- From: Brian Kardell <bkardell@gmail.com>
- Date: Tue, 7 Aug 2012 11:39:49 -0400
- To: "Tab Atkins Jr." <jackalmage@gmail.com>
- Cc: Nicholas Shanks <nickshanks@nickshanks.com>, www-style@w3.org
On Tue, Aug 7, 2012 at 11:31 AM, Tab Atkins Jr. <jackalmage@gmail.com> wrote: > On Tue, Aug 7, 2012 at 8:00 AM, Nicholas Shanks > <nickshanks@nickshanks.com> wrote: >> On 6 August 2012 23:29, Tab Atkins Jr. <jackalmage@gmail.com> wrote: >>> This is stated as enabling polyfilling, with the implication being >>> that it's only used for things that are already supported in some or >>> all modern browsers, and you want to reproduce it in legacy browsers >>> or those that just haven't caught up to the spec yet. >>> >>> The problem with this, and the reason why we've resisted re-adding >>> something like this, is that the functionality will also be used to >>> polyfill things *ahead* of any implementations, based on early drafts. >> >> You should consider such a polyfill developer as the first implementer >> of the ideas in the spec, and possibly one unconstrained by corporate >> structure, which may speed up communications. >> >> The polyfill developer can provide feedback that will help the spec >> progress to a state where it interests user agent developers, and I'd >> wager that website authors who are willing to use such an alpha-level >> polyfill will also be willing to update it through versions 0.2, 0.3 >> and so on, changing their CSS along the way as the spec matures in >> step with the polyfill. >> >> You can't get the feedback you want for a spec without developers >> trying to implement it and authors trying to use it.

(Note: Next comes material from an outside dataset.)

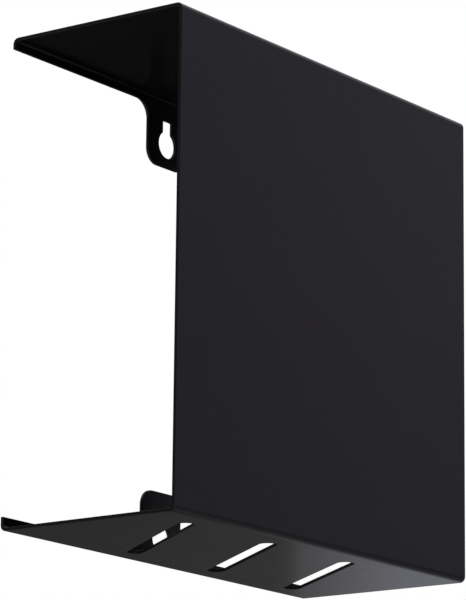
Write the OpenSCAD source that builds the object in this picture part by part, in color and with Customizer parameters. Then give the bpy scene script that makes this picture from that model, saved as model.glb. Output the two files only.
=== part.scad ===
// Wall-mounted CPU holder: one sheet of steel folded into an open channel.
// The computer stands on the bottom panel, between the side panel and the
// wall. Both ends are open, and two keyholed tabs hang the holder on screws.
//
// Frame, in millimetres: X runs from the wall (-X) to the side panel (+X),
// Y runs from the near open end (-Y) to the far open end (+Y), Z is up.
// The origin is at the middle of the underside.

/* [Overall size] */
// Outside width, from the wall to the outer face of the side panel
overall_w = 127; // [115:0.5:200]
// Depth, from one open end to the other
overall_d = 302; // [250:1:450]
// Outside height, from the underside to the top
overall_h = 300; // [160:1:500]

/* [Sheet] */
// Thickness of the bare steel sheet
sheet_t = 2; // [1.5:0.5:2.5]
// Thickness of the powder coat on each face
coat_t = 0.075; // [0.05:0.005:0.12]
// Inside radius of every fold, measured on the coat
fold_r = 1.6; // [1:0.1:2.5]

/* [Wall lips] */
// Height of the upper lip, measured down from the top
upper_lip_h = 7; // [6.5:0.1:12]
// Height of the lower lip, measured up from the underside
lower_lip_h = 8.6; // [6.5:0.1:8.6]

/* [Keyhole tabs] */
// Width of each tab
tab_w = 39.3; // [36:0.1:60]
// Reach of each tab, measured from the top or from the underside
tab_h = 46.2; // [42:0.1:60]
// Radius of the two free corners of each tab
tab_corner_r = 10; // [3:0.5:14]
// Radius of the fillets between each tab and its lip
tab_root_r = 11.5; // [3:0.5:14]

/* [Keyholes] */
// Diameter of the round hole that passes over a screw head
keyhole_d = 17.4; // [14:0.1:17.5]
// Width of the slot that hangs on the screw's shank
keyhole_slot_w = 9.3; // [6:0.1:11]
// Distance from the centre of the round hole up to the end of the slot
keyhole_slot_rise = 15.4; // [12:0.1:18]
// Radius in the two corners at the slot's end
keyhole_corner_r = 0.8; // [0.5:0.1:2]
// Centre of the upper round hole, measured down from the top
upper_keyhole_drop = 31.1; // [29:0.1:32]
// Centre of the lower round hole, measured up from the underside
lower_keyhole_rise = 17.5; // [17.5:0.1:20]

/* [Ventilation slots] */
// Number of slots in the bottom panel
vent_count = 3; // [1:1:3]
// Distance between the centres of neighbouring slots, along the depth
vent_pitch = 81; // [70:0.5:82]
// Length of each slot, from round end to round end
vent_l = 113; // [60:0.5:114]
// Width of each slot
vent_w = 10.8; // [6:0.1:14]
// Angle between a slot and the width of the holder
vent_angle = 36; // [30:1:40]

/* [Hidden] */

wall_t = sheet_t + 2 * coat_t;      // coated thickness
outer_r = fold_r + wall_t;          // outside radius of every fold
half_w = overall_w / 2;
half_d = overall_d / 2;
flat_w = overall_w - 2 * outer_r;   // flat width between two folds
flat_h = overall_h - 2 * outer_r;   // flat height between two folds
root_w = tab_w + 2 * tab_root_r;    // width of a tab with its two fillets
lip_l = (overall_d - root_w) / 2;   // length of the lip on each side of a tab
coat_colour = [0.155, 0.15, 0.17];
$fn = 96;

// A flat plate that is wall_t thick
module plate(size) {
    cube(size);
}

// A quarter of a tube along Y that joins two flat panels.
// (cx, cz) is the fold's centre, and the quarter starts at angle a.
module fold(cx, cz, a) {
    translate([cx, -half_d, cz])
        rotate([0, -a, 0])
            rotate([-90, 0, 0])
                linear_extrude(overall_d)
                    intersection() {
                        difference() {
                            circle(r = outer_r);
                            circle(r = fold_r);
                        }
                        translate([0, -outer_r - 1])
                            square([outer_r + 1, outer_r + 1]);
                    }
}

// Outline with two semicircular ends, centred on the origin
module stadium(l, w) {
    square([l - w, w], center = true);
    for (s = [-1, 1])
        translate([s * (l - w) / 2, 0])
            circle(d = w);
}

// Keyhole about the centre of its round hole, with the slot above it
module keyhole() {
    circle(d = keyhole_d);
    translate([-keyhole_slot_w / 2, 0])
        square([keyhole_slot_w, keyhole_slot_rise - keyhole_corner_r]);
    translate([-keyhole_slot_w / 2 + keyhole_corner_r, 0])
        square([keyhole_slot_w - 2 * keyhole_corner_r, keyhole_slot_rise]);
    for (s = [-1, 1])
        translate([s * (keyhole_slot_w / 2 - keyhole_corner_r),
                   keyhole_slot_rise - keyhole_corner_r])
            circle(r = keyhole_corner_r);
}

// Tab that grows up from the fold at y = 0 to y = h, with rounded free
// corners, and a fillet on each side where it leaves the lip
module tab_outline(lip, h) {
    r = tab_corner_r;
    translate([-root_w / 2, 0])
        square([root_w, lip]);
    translate([-tab_w / 2, 0])
        square([tab_w, h - r]);
    translate([-tab_w / 2 + r, 0])
        square([tab_w - 2 * r, h]);
    for (s = [-1, 1]) {
        translate([s * (tab_w / 2 - r), h - r])
            circle(r = r);
        translate([s * (tab_w / 2 + tab_root_r / 2), lip + tab_root_r / 2])
            difference() {
                square(tab_root_r, center = true);
                translate([s * tab_root_r / 2, tab_root_r / 2])
                    circle(r = tab_root_r);
            }
    }
}

// Lifts a flat outline drawn in (Y, Z) into the wall plane
module in_wall_plane() {
    translate([-half_w, 0, 0])
        rotate([90, 0, 90])
            linear_extrude(wall_t)
                children();
}

module side_panel() {
    color(coat_colour)
        translate([half_w - wall_t, -half_d, outer_r])
            plate([wall_t, overall_d, flat_h]);
}

module top_panel() {
    color(coat_colour)
        translate([-flat_w / 2, -half_d, overall_h - wall_t])
            plate([flat_w, overall_d, wall_t]);
}

module bottom_panel() {
    color(coat_colour)
        difference() {
            translate([-flat_w / 2, -half_d, 0])
                plate([flat_w, overall_d, wall_t]);
            for (i = [0 : vent_count - 1])
                translate([0, (i - (vent_count - 1) / 2) * vent_pitch, -1])
                    linear_extrude(wall_t + 2)
                        rotate(-vent_angle)
                            stadium(vent_l, vent_w);
        }
}

module upper_side_fold() {
    color(coat_colour)
        fold(flat_w / 2, overall_h - outer_r, 0);
}

module lower_side_fold() {
    color(coat_colour)
        fold(flat_w / 2, outer_r, -90);
}

module upper_wall_fold() {
    color(coat_colour)
        fold(-flat_w / 2, overall_h - outer_r, 90);
}

module lower_wall_fold() {
    color(coat_colour)
        fold(-flat_w / 2, outer_r, 180);
}

// One stretch of lip, from y0 along the depth and from z0 up
module lip(y0, z0, h) {
    color(coat_colour)
        translate([-half_w, y0, z0])
            plate([wall_t, lip_l, h]);
}

module upper_near_lip() {
    lip(-half_d, overall_h - upper_lip_h, upper_lip_h - outer_r);
}

module upper_far_lip() {
    lip(half_d - lip_l, overall_h - upper_lip_h, upper_lip_h - outer_r);
}

module lower_near_lip() {
    lip(-half_d, outer_r, lower_lip_h - outer_r);
}

module lower_far_lip() {
    lip(half_d - lip_l, outer_r, lower_lip_h - outer_r);
}

module upper_keyhole_tab() {
    color(coat_colour)
        in_wall_plane()
            difference() {
                translate([0, overall_h - outer_r])
                    mirror([0, 1])
                        tab_outline(upper_lip_h - outer_r, tab_h - outer_r);
                translate([0, overall_h - upper_keyhole_drop])
                    keyhole();
            }
}

module lower_keyhole_tab() {
    color(coat_colour)
        in_wall_plane()
            difference() {
                translate([0, outer_r])
                    tab_outline(lower_lip_h - outer_r, tab_h - outer_r);
                translate([0, lower_keyhole_rise])
                    keyhole();
            }
}

side_panel();
top_panel();
bottom_panel();
upper_side_fold();
lower_side_fold();
upper_wall_fold();
lower_wall_fold();
upper_near_lip();
upper_far_lip();
lower_near_lip();
lower_far_lip();
upper_keyhole_tab();
lower_keyhole_tab();
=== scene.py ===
import math

import bpy
import numpy as np
from mathutils import Matrix, Vector
from mathutils.geometry import tessellate_polygon

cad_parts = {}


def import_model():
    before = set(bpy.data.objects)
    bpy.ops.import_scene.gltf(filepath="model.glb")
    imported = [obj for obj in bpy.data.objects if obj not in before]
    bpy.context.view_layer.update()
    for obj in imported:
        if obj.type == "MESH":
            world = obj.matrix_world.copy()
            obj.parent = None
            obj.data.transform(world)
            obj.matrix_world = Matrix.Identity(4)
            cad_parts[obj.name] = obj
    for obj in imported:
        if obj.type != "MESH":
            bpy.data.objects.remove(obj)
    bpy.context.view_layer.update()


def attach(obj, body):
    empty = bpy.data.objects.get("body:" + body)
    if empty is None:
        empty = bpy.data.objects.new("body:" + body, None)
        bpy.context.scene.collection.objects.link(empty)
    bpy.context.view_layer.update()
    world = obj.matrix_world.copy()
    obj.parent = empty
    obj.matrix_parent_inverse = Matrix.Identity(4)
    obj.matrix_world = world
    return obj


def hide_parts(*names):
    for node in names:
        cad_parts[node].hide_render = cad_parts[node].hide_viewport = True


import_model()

# ---------------------------------------------------------------- sizes, in metres, as in the CAD
MM = 0.001
W, D, H = 127.0 * MM, 302.0 * MM, 300.0 * MM
T = 2.15 * MM                      # coated sheet
R_OUT, R_IN = 3.75 * MM, 1.6 * MM  # folds
UPPER_LIP, LOWER_LIP = 7.0 * MM, 8.6 * MM
TAB_W, TAB_H, TAB_R, TAB_ROOT = 39.3 * MM, 46.2 * MM, 10.0 * MM, 11.5 * MM
KEY_R, KEY_SLOT, KEY_RISE, KEY_CORNER = 8.7 * MM, 9.3 * MM, 15.4 * MM, 0.8 * MM
UPPER_KEY, LOWER_KEY = 31.1 * MM, 17.5 * MM
VENT_L, VENT_W, VENT_PITCH, VENT_ANGLE = 113.0 * MM, 10.8 * MM, 81.0 * MM, math.radians(-36.0)
EDGE_R = 0.32 * MM                 # the coat rounds every cut edge
EDGE_STEPS = 5
HW, HD = W / 2, D / 2
ROOT_HALF = TAB_W / 2 + TAB_ROOT      # half width of a tab with its fillets

# ---------------------------------------------------------------- camera, at the photograph's viewing angle
AZ, EL, ROLL = -0.63489, 0.23595, 0.01147
LENS = 3595.463 * 36.0 / 600.0
CAM_AT = Vector((1.268042, -1.733131, -0.356104))


def make_camera():
    fw = Vector((math.cos(EL) * math.sin(AZ), math.cos(EL) * math.cos(AZ), math.sin(EL)))
    right = fw.cross(Vector((0, 0, 1))).normalized()
    up = right.cross(fw)
    r2 = right * math.cos(ROLL) + up * math.sin(ROLL)
    u2 = -right * math.sin(ROLL) + up * math.cos(ROLL)
    data = bpy.data.cameras.new("camera")
    data.lens, data.sensor_width = LENS, 36.0
    data.clip_start, data.clip_end = 0.05, 100.0
    cam = bpy.data.objects.new("camera", data)
    bpy.context.scene.collection.objects.link(cam)
    m = Matrix((r2, u2, -fw)).transposed().to_4x4()
    m.translation = CAM_AT
    cam.matrix_world = m
    bpy.context.scene.camera = cam
    return cam


# ---------------------------------------------------------------- flat outlines
def arc(cx, cy, r, a0, a1, n):
    """Points on an arc from angle a0 to a1, both ends included."""
    return [(cx + r * math.cos(a0 + (a1 - a0) * i / n), cy + r * math.sin(a0 + (a1 - a0) * i / n)) for i in range(n + 1)]


def stadium(cx, cy, length, width, turn, n=20):
    h, r = (length - width) / 2, width / 2
    pts = arc(h, 0, r, -math.pi / 2, math.pi / 2, n) + arc(-h, 0, r, math.pi / 2, 1.5 * math.pi, n)
    c, s = math.cos(turn), math.sin(turn)
    return [(cx + x * c - y * s, cy + x * s + y * c) for x, y in pts]


def keyhole(cy, cz, up):
    """Round hole at (cy, cz) with a square-ended slot of small corner radius; up is the sign of the slot's direction in this outline."""
    h, k = KEY_SLOT / 2, KEY_CORNER
    a = math.asin(h / KEY_R)
    pts = arc(0, 0, KEY_R, math.pi / 2 + a, 2.5 * math.pi - a, 56)
    pts += arc(h - k, KEY_RISE - k, k, 0, math.pi / 2, 8) + arc(-h + k, KEY_RISE - k, k, math.pi / 2, math.pi, 8)
    return [(cy + x, cz + up * y) for x, y in pts]


def clean(loop):
    """Drops points that repeat the one before them."""
    out = [p for i, p in enumerate(loop) if math.dist(p, loop[i - 1]) > 1e-8]
    return out


def turned(loop, left=True):
    """The loop, anticlockwise if left."""
    area = sum(a[0] * b[1] - b[0] * a[1] for a, b in zip(loop, loop[1:] + loop[:1]))
    return loop if (area > 0) == left else loop[::-1]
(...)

As with any QA >> process, you want to start with a small group of testers, and expand >> as bugs are fixed. A polyfill implementation provides a much more >> limited testing ground than, say, a vendor prefixed implementation >> appearing in a public Chrome release, where the deployed base will >> suddenly balloon from zero to hundreds of millions, and website >> authors across the globe will begin using the feature regardless of >> vendor prefix. > > I completely agree with the sentiment, just not with the additional > consequences of the particular way that Boris is recommending we > accommodate this. > > I think that using variables as an "author prefix" to allow > polyfillers an easy way to see and manipulate the property in the OM > is a sufficiently good answer. > > ~TJ > For posterity and for the benefit of anyone on the list who might not understand what you mean by this Tab, maybe you could include some pseudo-code of a simple case to show how you would use variables to address the issue.